■ DATA LINES ■
┄┄┄┄┄┄

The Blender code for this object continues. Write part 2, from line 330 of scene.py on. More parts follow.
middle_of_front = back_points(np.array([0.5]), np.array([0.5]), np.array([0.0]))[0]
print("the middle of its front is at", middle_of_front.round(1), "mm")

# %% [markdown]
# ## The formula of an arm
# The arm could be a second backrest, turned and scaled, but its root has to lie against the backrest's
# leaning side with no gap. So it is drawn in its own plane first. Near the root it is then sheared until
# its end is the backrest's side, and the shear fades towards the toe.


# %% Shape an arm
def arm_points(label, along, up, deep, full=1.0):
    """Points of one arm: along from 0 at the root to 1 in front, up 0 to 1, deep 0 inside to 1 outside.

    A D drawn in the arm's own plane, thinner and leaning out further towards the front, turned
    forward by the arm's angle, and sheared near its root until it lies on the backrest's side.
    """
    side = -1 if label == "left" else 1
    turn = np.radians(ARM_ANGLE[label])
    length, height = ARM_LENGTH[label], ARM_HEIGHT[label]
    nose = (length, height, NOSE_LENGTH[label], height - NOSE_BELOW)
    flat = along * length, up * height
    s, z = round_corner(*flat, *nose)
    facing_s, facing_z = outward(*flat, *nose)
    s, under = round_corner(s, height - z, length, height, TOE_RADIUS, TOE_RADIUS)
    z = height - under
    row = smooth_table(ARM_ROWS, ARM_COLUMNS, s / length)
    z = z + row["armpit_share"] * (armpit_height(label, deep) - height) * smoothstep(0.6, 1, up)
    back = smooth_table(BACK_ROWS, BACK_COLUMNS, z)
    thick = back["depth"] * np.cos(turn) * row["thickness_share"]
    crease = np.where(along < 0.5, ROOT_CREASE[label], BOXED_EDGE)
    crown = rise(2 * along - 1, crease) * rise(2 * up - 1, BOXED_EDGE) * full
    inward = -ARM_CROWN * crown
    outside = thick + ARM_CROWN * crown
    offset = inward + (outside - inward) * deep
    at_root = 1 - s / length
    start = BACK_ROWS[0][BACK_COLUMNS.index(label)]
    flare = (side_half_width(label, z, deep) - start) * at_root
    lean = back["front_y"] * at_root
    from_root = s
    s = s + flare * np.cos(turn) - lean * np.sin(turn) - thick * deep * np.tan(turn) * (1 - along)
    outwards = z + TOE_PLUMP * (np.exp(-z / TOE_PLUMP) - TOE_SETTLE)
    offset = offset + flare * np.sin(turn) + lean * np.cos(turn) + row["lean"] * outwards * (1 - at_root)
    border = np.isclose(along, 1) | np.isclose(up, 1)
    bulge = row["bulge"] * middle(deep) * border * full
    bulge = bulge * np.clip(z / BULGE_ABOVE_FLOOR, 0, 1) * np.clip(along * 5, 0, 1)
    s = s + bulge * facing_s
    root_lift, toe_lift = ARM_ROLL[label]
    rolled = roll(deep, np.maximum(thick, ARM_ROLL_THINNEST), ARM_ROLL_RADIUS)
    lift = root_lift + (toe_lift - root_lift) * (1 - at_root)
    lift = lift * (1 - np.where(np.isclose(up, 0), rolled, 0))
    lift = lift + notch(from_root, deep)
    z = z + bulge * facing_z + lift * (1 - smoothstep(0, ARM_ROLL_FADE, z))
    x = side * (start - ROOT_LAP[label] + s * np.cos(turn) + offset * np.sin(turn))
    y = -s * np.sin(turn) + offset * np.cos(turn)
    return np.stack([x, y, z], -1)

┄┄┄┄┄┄

■ TASK OBJECTIVE ■
Nothing should be left out: repeat all of the data exactly.

■ RESULT ■
The Blender code for this object continues. Write part 2, from line 330 of scene.py on. More parts follow.
middle_of_front = back_points(np.array([0.5]), np.array([0.5]), np.array([0.0]))[0]
print("the middle of its front is at", middle_of_front.round(1), "mm")

# %% [markdown]
# ## The formula of an arm
# The arm could be a second backrest, turned and scaled, but its root has to lie against the backrest's
# leaning side with no gap. So it is drawn in its own plane first. Near the root it is then sheared until
# its end is the backrest's side, and the shear fades towards the toe.


# %% Shape an arm
def arm_points(label, along, up, deep, full=1.0):
    """Points of one arm: along from 0 at the root to 1 in front, up 0 to 1, deep 0 inside to 1 outside.

    A D drawn in the arm's own plane, thinner and leaning out further towards the front, turned
    forward by the arm's angle, and sheared near its root until it lies on the backrest's side.
    """
    side = -1 if label == "left" else 1
    turn = np.radians(ARM_ANGLE[label])
    length, height = ARM_LENGTH[label], ARM_HEIGHT[label]
    nose = (length, height, NOSE_LENGTH[label], height - NOSE_BELOW)
    flat = along * length, up * height
    s, z = round_corner(*flat, *nose)
    facing_s, facing_z = outward(*flat, *nose)
    s, under = round_corner(s, height - z, length, height, TOE_RADIUS, TOE_RADIUS)
    z = height - under
    row = smooth_table(ARM_ROWS, ARM_COLUMNS, s / length)
    z = z + row["armpit_share"] * (armpit_height(label, deep) - height) * smoothstep(0.6, 1, up)
    back = smooth_table(BACK_ROWS, BACK_COLUMNS, z)
    thick = back["depth"] * np.cos(turn) * row["thickness_share"]
    crease = np.where(along < 0.5, ROOT_CREASE[label], BOXED_EDGE)
    crown = rise(2 * along - 1, crease) * rise(2 * up - 1, BOXED_EDGE) * full
    inward = -ARM_CROWN * crown
    outside = thick + ARM_CROWN * crown
    offset = inward + (outside - inward) * deep
    at_root = 1 - s / length
    start = BACK_ROWS[0][BACK_COLUMNS.index(label)]
    flare = (side_half_width(label, z, deep) - start) * at_root
    lean = back["front_y"] * at_root
    from_root = s
    s = s + flare * np.cos(turn) - lean * np.sin(turn) - thick * deep * np.tan(turn) * (1 - along)
    outwards = z + TOE_PLUMP * (np.exp(-z / TOE_PLUMP) - TOE_SETTLE)
    offset = offset + flare * np.sin(turn) + lean * np.cos(turn) + row["lean"] * outwards * (1 - at_root)
    border = np.isclose(along, 1) | np.isclose(up, 1)
    bulge = row["bulge"] * middle(deep) * border * full
    bulge = bulge * np.clip(z / BULGE_ABOVE_FLOOR, 0, 1) * np.clip(along * 5, 0, 1)
    s = s + bulge * facing_s
    root_lift, toe_lift = ARM_ROLL[label]
    rolled = roll(deep, np.maximum(thick, ARM_ROLL_THINNEST), ARM_ROLL_RADIUS)
    lift = root_lift + (toe_lift - root_lift) * (1 - at_root)
    lift = lift * (1 - np.where(np.isclose(up, 0), rolled, 0))
    lift = lift + notch(from_root, deep)
    z = z + bulge * facing_z + lift * (1 - smoothstep(0, ARM_ROLL_FADE, z))
    x = side * (start - ROOT_LAP[label] + s * np.cos(turn) + offset * np.sin(turn))
    y = -s * np.sin(turn) + offset * np.cos(turn)
    return np.stack([x, y, z], -1)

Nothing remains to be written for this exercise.